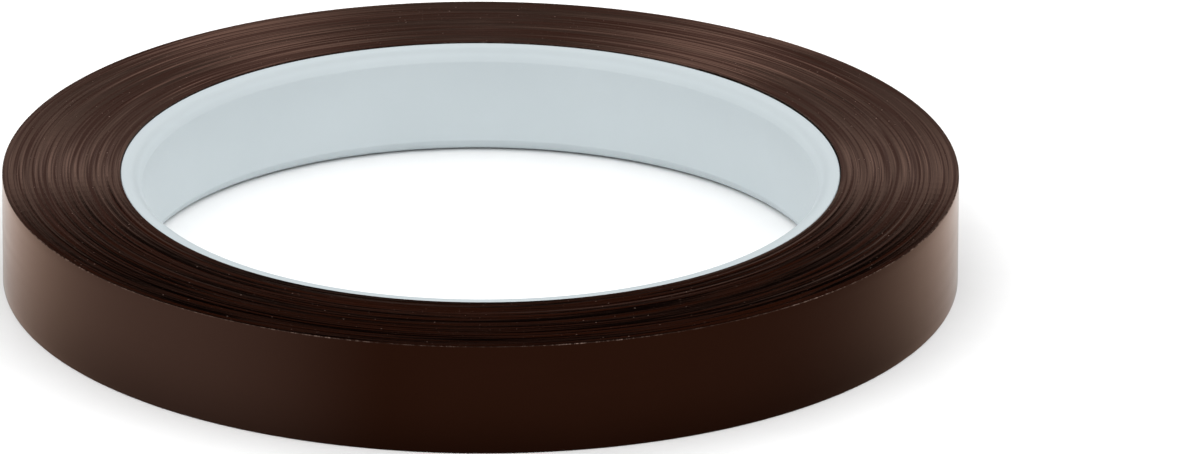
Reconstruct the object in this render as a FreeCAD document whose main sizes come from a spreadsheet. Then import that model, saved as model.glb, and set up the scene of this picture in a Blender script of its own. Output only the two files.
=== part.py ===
# Roll of dark film tape wound on a plastic core, lying flat on one side.
#
# Frame: the roll's axis is +Z, the origin is on that axis in the plane of the
# wound tape's lower side, +X passes to the right of the roll.
#
# The tape is one strip 33 m long and 0.12 mm thick. Its wound length is one
# ring (wound_tape), its last lap is a ring of one tape thickness (outer_lap)
# and its free end is a chain of short lengths (tape_tail_1 to tape_tail_8)
# that peel off the roll one after another. The lengths hinge on each other
# along the tape's outer face, so that each joint opens on the adhesive side.
#
# Sizes are millimetres and degrees, and all of them come from the sheet.
import FreeCAD, Part
import math
import os
import Sketcher
from FreeCAD import Placement, Rotation, Vector

DOC = FreeCAD.newDocument("TapeRoll")

# ---------------------------------------------------------------- the sheet
SIZES = [
    # alias, value, what it is
    ("bore_r", 38.1, "radius of the core's bore, for a 3 inch mandrel"),
    ("core_outer_r", 40.58, "radius of the core's outside, where the tape starts"),
    ("core_width", 12.5, "width of the core, a little under the tape's"),
    ("rim_round", 2.05, "rounding between the bore and each rim"),
    ("core_edge", 0.22, "rounding of the core's outer edges"),
    ("tape_width", 12.7, "width of the tape, half an inch"),
    ("tape_thick", 0.12, "thickness of the tape, film and adhesive"),
    ("roll_r", 54.0, "radius of the roll over its last lap"),
    ("lap_inset", 0.05, "how far each side of the last lap lies inside the roll's"),
    ("tail_from", 12.0, "where the free end leaves the roll, from +X"),
    ("tail_step", 5.0, "arc of each length of the free end"),
    ("tail_count", 8, "how many lengths the free end has"),
    ("tail_lift", 0.02, "gap between the free end and the lap under it"),
    ("tail_joint", 0.02, "gap between two lengths of the free end"),
    ("tip_gap", 0.1, "gap between the tip and the start of the last lap"),
]
sheet = DOC.addObject("Spreadsheet::Sheet", "Sizes")
for i, (alias, value, words) in enumerate(SIZES, start=1):
    sheet.set("A%d" % i, words)
    sheet.set("B%d" % i, str(value))
    sheet.setAlias("B%d" % i, alias)
DOC.recompute()


def size(alias):
    return float(getattr(sheet, alias))


# ------------------------------------------------------------- the builders
def plane(body, role):
    return next(f for f in body.Origin.OriginFeatures if f.Role == role)


def profile(body, name, inner, outer, low, high):
    """A rectangle in the body's XZ plane. Its sides are bound to expressions:
    inner and outer are radii from the axis, low and high are heights."""
    sketch = body.newObject("Sketcher::SketchObject", name)
    sketch.AttachmentSupport = [(plane(body, "XZ_Plane"), "")]
    sketch.MapMode = "FlatFace"
    r0, r1, z0, z1 = 40.0, 50.0, 1.0, 11.0
    corners = [Vector(r0, z0, 0), Vector(r1, z0, 0), Vector(r1, z1, 0), Vector(r0, z1, 0)]
    for k in range(4):
        sketch.addGeometry(Part.LineSegment(corners[k], corners[(k + 1) % 4]), False)
    for k in range(4):
        sketch.addConstraint(Sketcher.Constraint("Coincident", k, 2, (k + 1) % 4, 1))
    sketch.addConstraint(Sketcher.Constraint("Horizontal", 0))
    sketch.addConstraint(Sketcher.Constraint("Horizontal", 2))
    sketch.addConstraint(Sketcher.Constraint("Vertical", 1))
    sketch.addConstraint(Sketcher.Constraint("Vertical", 3))
    for constraint, expression in (
        (Sketcher.Constraint("DistanceX", -1, 1, 0, 1, r0), inner),
        (Sketcher.Constraint("DistanceX", -1, 1, 0, 2, r1), outer),
        (Sketcher.Constraint("DistanceY", -1, 1, 2, 1, z1), high),
    ):
        number = sketch.addConstraint(constraint)
        sketch.setExpression("Constraints[%d]" % number, expression)
    if low is None:
        sketch.addConstraint(Sketcher.Constraint("PointOnObject", 0, 1, -1))
    else:
        number = sketch.addConstraint(Sketcher.Constraint("DistanceY", -1, 1, 0, 1, z0))
        sketch.setExpression("Constraints[%d]" % number, low)
    return sketch


def turned(body, name, sketch, angle):
    """The profile turned about the roll's axis, through an angle or all round."""
    turn = body.newObject("PartDesign::Revolution", name)
    turn.Profile = sketch
    turn.ReferenceAxis = (sketch, ["V_Axis"])
    if angle is None:
        turn.Angle = 360.0
    else:
        turn.setExpression("Angle", angle)
    sketch.Visibility = False
    body.Tip = turn
    return turn


def edges_at(shape, radius, heights):
    """Names of the full circles of one radius about the axis, at these heights."""
    found = []
    for k, edge in enumerate(shape.Edges, start=1):
        curve = edge.Curve
        if (
            isinstance(curve, Part.Circle)
            and abs(curve.Radius - radius) < 1e-4
            and any(abs(curve.Center.z - z) < 1e-4 for z in heights)
        ):
            found.append("Edge%d" % k)
    return found


def rounded(body, name, base, radius, heights, alias):
    fillet = body.newObject("PartDesign::Fillet", name)
    fillet.Base = (base, edges_at(base.Shape, radius, heights))
    fillet.Radius = size(alias)
    fillet.setExpression("Radius", "Sizes." + alias)
    body.Tip = fillet
    DOC.recompute()
    return fillet


PARTS = []


def part(label):
    body = DOC.addObject("PartDesign::Body", label)
    body.Label = label
    PARTS.append(body)
    return body


# -------------------------------------------------------------------- core
# A moulded ring: plain bore, flat rims, a full rounding from each rim into
# the bore so that it slips over a mandrel, and a small one outside.
core = part("core")
core_low = "(Sizes.tape_width - Sizes.core_width) / 2"
core_high = "(Sizes.tape_width + Sizes.core_width) / 2"
ring = turned(
    core,
    "core_ring",
    profile(core, "core_profile", "Sizes.bore_r", "Sizes.core_outer_r", core_low, core_high),
    None,
)
DOC.recompute()
rims = [
    (size("tape_width") - size("core_width")) / 2,
    (size("tape_width") + size("core_width")) / 2,
]
plain = ring.Shape.Volume
inside = rounded(core, "core_rim_round", ring, size("bore_r"), rims, "rim_round")
outside = rounded(core, "core_edge_round", inside, size("core_outer_r"), rims, "core_edge")
if not outside.Shape.Volume < inside.Shape.Volume < plain:
    raise RuntimeError("the core's roundings removed nothing")

# -------------------------------------------------------------- wound tape
# Every lap but the last, from the core outwards: about 111 of them.
wound = part("wound_tape")
turned(
    wound,
    "wound_ring",
    profile(
        wound,
        "wound_profile",
        "Sizes.core_outer_r",
        "Sizes.roll_r - Sizes.tape_thick",
        None,
        "Sizes.tape_width",
    ),
    None,
)

# --------------------------------------------------------------- last lap
# It runs from the tip of the free end round to where the free end leaves.
lap = part("outer_lap")
turned(
    lap,
    "lap_ring",
    profile(
        lap,
        "lap_profile",
        "Sizes.roll_r - Sizes.tape_thick",
        "Sizes.roll_r",
        "Sizes.lap_inset",
        "Sizes.tape_width - Sizes.lap_inset",
    ),
    "360 - Sizes.tail_step * Sizes.tail_count"
    " - (Sizes.tip_gap + Sizes.tail_joint / 2) / Sizes.roll_r * 180 / pi",
)
lap.Placement = Placement(Vector(0, 0, 0), Rotation(Vector(0, 0, 1), 1.0))
lap.setExpression(
    "Placement.Rotation.Angle",
    "Sizes.tail_from + Sizes.tail_step * Sizes.tail_count"
    " + Sizes.tip_gap / Sizes.roll_r * 180 / pi",
)

# --------------------------------------------------------------- free end
# Equal lengths in line, each from one hinge line to the next.
for n in range(int(size("tail_count"))):
    tail = part("tape_tail_%d" % (n + 1))
    turned(
        tail,
        "tail_ring_%d" % (n + 1),
        profile(
            tail,
            "tail_profile_%d" % (n + 1),
            "Sizes.roll_r - Sizes.tape_thick + Sizes.tail_lift",
            "Sizes.roll_r + Sizes.tail_lift",
            "Sizes.lap_inset",
            "Sizes.tape_width - Sizes.lap_inset",
        ),
        "Sizes.tail_step - Sizes.tail_joint / Sizes.roll_r * 180 / pi",
    )
    tail.Placement = Placement(Vector(0, 0, 0), Rotation(Vector(0, 0, 1), 1.0))
    tail.setExpression(
        "Placement.Rotation.Angle",
        "Sizes.tail_from + Sizes.tail_step * %d + Sizes.tail_joint / 2 / Sizes.roll_r * 180 / pi" % n,
    )

DOC.recompute()

# ------------------------------------------------------------------ checks
for thing in DOC.Objects:
    if "Invalid" in thing.State or "Error" in thing.State:
        raise RuntimeError("%s did not recompute: %s" % (thing.Label, thing.State))
for body in PARTS:
    shape = body.Shape
    if shape.isNull() or not shape.isValid() or len(shape.Solids) != 1:
        raise RuntimeError("%s is not one valid solid" % body.Label)


def ring_volume(inner, outer, width, degrees=360.0):
    return math.pi * (outer**2 - inner**2) * width * degrees / 360.0


thick, lift, radius = size("tape_thick"), size("tail_lift"), size("roll_r")
joint = math.degrees(size("tail_joint") / radius)
lap_width = size("tape_width") - 2 * size("lap_inset")
span = size("tail_step") * size("tail_count")
expected = {
    "wound_tape": ring_volume(size("core_outer_r"), radius - thick, size("tape_width")),
    "outer_lap": ring_volume(
        radius - thick,
        radius,
        lap_width,
        360.0 - span - math.degrees((size("tip_gap") + size("tail_joint") / 2) / radius),
    ),
    "tape_tail_1": ring_volume(
        radius - thick + lift, radius + lift, lap_width, size("tail_step") - joint
    ),
}
for body in PARTS:
    box = body.Shape.BoundBox
    print(
        "%-12s %9.2f mm3  x %.2f..%.2f  y %.2f..%.2f  z %.2f..%.2f"
        % (body.Label, body.Shape.Volume, box.XMin, box.XMax, box.YMin, box.YMax, box.ZMin, box.ZMax)
    )
    if body.Label in expected and abs(body.Shape.Volume / expected[body.Label] - 1) > 1e-4:
        raise RuntimeError("%s has the wrong volume" % body.Label)

wound_area = math.pi * (radius**2 - size("core_outer_r") ** 2)
print("tape wound on the core: %.1f m in %.0f laps" % (
    wound_area / thick / 1000, (radius - size("core_outer_r")) / thick))
for n in range(int(size("tail_count"))):
    a = math.radians(size("tail_from") + n * size("tail_step"))
    print("hinge %d at %.4f, %.4f, %.4f" % (
        n + 1, (radius + lift) * math.cos(a), (radius + lift) * math.sin(a), size("tape_width") / 2))

# ------------------------------------------------------------------ export
os.makedirs("parts", exist_ok=True)
for body in PARTS:
    body.Shape.exportStep("parts/%s.step" % body.Label)
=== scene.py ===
"""A roll of dark brown film tape on a pale plastic core, lying flat.

Every length is in metres, in the part's own frame: the roll's axis is +Z and it
stands on z = 0. The tape is built as the one strip that it is, a spiral from
the core to its free end, and cut into the winding, the last lap and the free
end, which is cut into nine short strips; only the last of them is attached to a body, free_end_8.
"""
import math

import bpy
import numpy as np
from mathutils import Matrix, Vector


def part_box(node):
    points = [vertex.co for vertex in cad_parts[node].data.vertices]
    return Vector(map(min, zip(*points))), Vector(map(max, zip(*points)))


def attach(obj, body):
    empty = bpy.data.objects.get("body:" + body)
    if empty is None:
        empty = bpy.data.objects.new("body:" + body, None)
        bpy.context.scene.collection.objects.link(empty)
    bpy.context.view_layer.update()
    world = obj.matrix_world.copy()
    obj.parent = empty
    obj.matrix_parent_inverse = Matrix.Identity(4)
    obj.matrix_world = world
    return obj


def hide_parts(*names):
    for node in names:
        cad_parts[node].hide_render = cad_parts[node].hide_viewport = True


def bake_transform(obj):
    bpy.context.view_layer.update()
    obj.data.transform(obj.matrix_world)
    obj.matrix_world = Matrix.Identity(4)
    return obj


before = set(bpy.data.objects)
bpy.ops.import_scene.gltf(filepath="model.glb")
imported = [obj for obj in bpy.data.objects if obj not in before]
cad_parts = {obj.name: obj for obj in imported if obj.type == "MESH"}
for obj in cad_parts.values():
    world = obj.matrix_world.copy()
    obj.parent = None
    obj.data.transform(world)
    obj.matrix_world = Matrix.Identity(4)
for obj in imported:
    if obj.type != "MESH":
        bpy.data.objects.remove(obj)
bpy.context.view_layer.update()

MM = 0.001
TAU = 2 * math.pi

# ------------------------------------------------------------------ lengths
CORE_LO, CORE_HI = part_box("core")
WIND_LO, WIND_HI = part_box("wound_tape")
CORE_R = CORE_HI.x                     # outside of the core
WIDTH = WIND_HI.z                      # the tape's width
ROLL_R = 54.0 * MM
BORE_R = 38.1 * MM
LAPS = 112
PITCH = (ROLL_R - CORE_R) / LAPS       # one tape thickness
TAIL_FROM, TAIL_STEP, TAILS = 12.0, 5.0, 8
TIP = TAIL_FROM + TAIL_STEP * TAILS    # where the strip starts and ends, degrees
STEPS = 192                            # round one lap
WRAPS = LAPS - 2                       # full laps below the last one


# ------------------------------------------------------------ mesh building
def mesh_object(name, verts, quads, materials, smooth=True, index=None):
    """quads is an (n, 4) array, and a row whose last two entries are the same is a triangle."""
    verts = np.asarray(verts, np.float64)
    quads = np.asarray(quads, np.int64)
    faces = [tuple(q) if q[2] != q[3] else tuple(q[:3]) for q in quads.tolist()]
    me = bpy.data.meshes.new(name)
    me.from_pydata(verts.tolist(), [], faces)
    me.validate(verbose=False)
    me.update()
    for m in materials:
        me.materials.append(m)
    me.polygons.foreach_set("use_smooth", np.full(len(me.polygons), bool(smooth)))
    if index is not None:
        me.polygons.foreach_set("material_index", np.asarray(index, np.int32))
    o = bpy.data.objects.new(name, me)
    bpy.context.scene.collection.objects.link(o)
    return o


def waves(seed, count, turns, lengths):
    """A smooth random field of (r, theta): waves with whole numbers of periods round a lap and
    radial lengths in metres between two limits. Its spread is about 1."""
    rng = np.random.default_rng(seed)
    m = rng.integers(turns[0], turns[1] + 1, count) * rng.choice([-1, 1], count)
    lam = np.exp(rng.uniform(math.log(lengths[0]), math.log(lengths[1]), count))
    ph = rng.uniform(0, TAU, count)

    def field(r, theta):
        out = np.zeros(np.broadcast(r, theta).shape)
        for a, b, c in zip(m, lam, ph):
            out += np.cos(a * theta + TAU * r / b + c)
        return out * math.sqrt(2 / count)

    return field


def wander(seed, count, per_lap):
    """A smooth random function of the distance along the strip, in laps."""
    rng = np.random.default_rng(seed)
    f = rng.uniform(per_lap[0], per_lap[1], count)
    ph = rng.uniform(0, TAU, count)

    def painted_edge_glint(s):
        out = np.zeros(np.shape(s))
        for a, c in zip(f, ph):
            out += np.cos(TAU * a * s + c)
        return out * math.sqrt(2 / count)

    return painted_edge_glint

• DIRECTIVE
In the listing above, find the line containing "wound_area = math.pi" and the line containing "before = set(bpy.data.objects)", then repeat those two lines and everything between them exactly.

• SOLUTION TO THE EXERCISE
wound_area = math.pi * (radius**2 - size("core_outer_r") ** 2)
print("tape wound on the core: %.1f m in %.0f laps" % (
    wound_area / thick / 1000, (radius - size("core_outer_r")) / thick))
for n in range(int(size("tail_count"))):
    a = math.radians(size("tail_from") + n * size("tail_step"))
    print("hinge %d at %.4f, %.4f, %.4f" % (
        n + 1, (radius + lift) * math.cos(a), (radius + lift) * math.sin(a), size("tape_width") / 2))

# ------------------------------------------------------------------ export
os.makedirs("parts", exist_ok=True)
for body in PARTS:
    body.Shape.exportStep("parts/%s.step" % body.Label)
=== scene.py ===
"""A roll of dark brown film tape on a pale plastic core, lying flat.

Every length is in metres, in the part's own frame: the roll's axis is +Z and it
stands on z = 0. The tape is built as the one strip that it is, a spiral from
the core to its free end, and cut into the winding, the last lap and the free
end, which is cut into nine short strips; only the last of them is attached to a body, free_end_8.
"""
import math

import bpy
import numpy as np
from mathutils import Matrix, Vector


def part_box(node):
    points = [vertex.co for vertex in cad_parts[node].data.vertices]
    return Vector(map(min, zip(*points))), Vector(map(max, zip(*points)))


def attach(obj, body):
    empty = bpy.data.objects.get("body:" + body)
    if empty is None:
        empty = bpy.data.objects.new("body:" + body, None)
        bpy.context.scene.collection.objects.link(empty)
    bpy.context.view_layer.update()
    world = obj.matrix_world.copy()
    obj.parent = empty
    obj.matrix_parent_inverse = Matrix.Identity(4)
    obj.matrix_world = world
    return obj


def hide_parts(*names):
    for node in names:
        cad_parts[node].hide_render = cad_parts[node].hide_viewport = True


def bake_transform(obj):
    bpy.context.view_layer.update()
    obj.data.transform(obj.matrix_world)
    obj.matrix_world = Matrix.Identity(4)
    return obj


before = set(bpy.data.objects)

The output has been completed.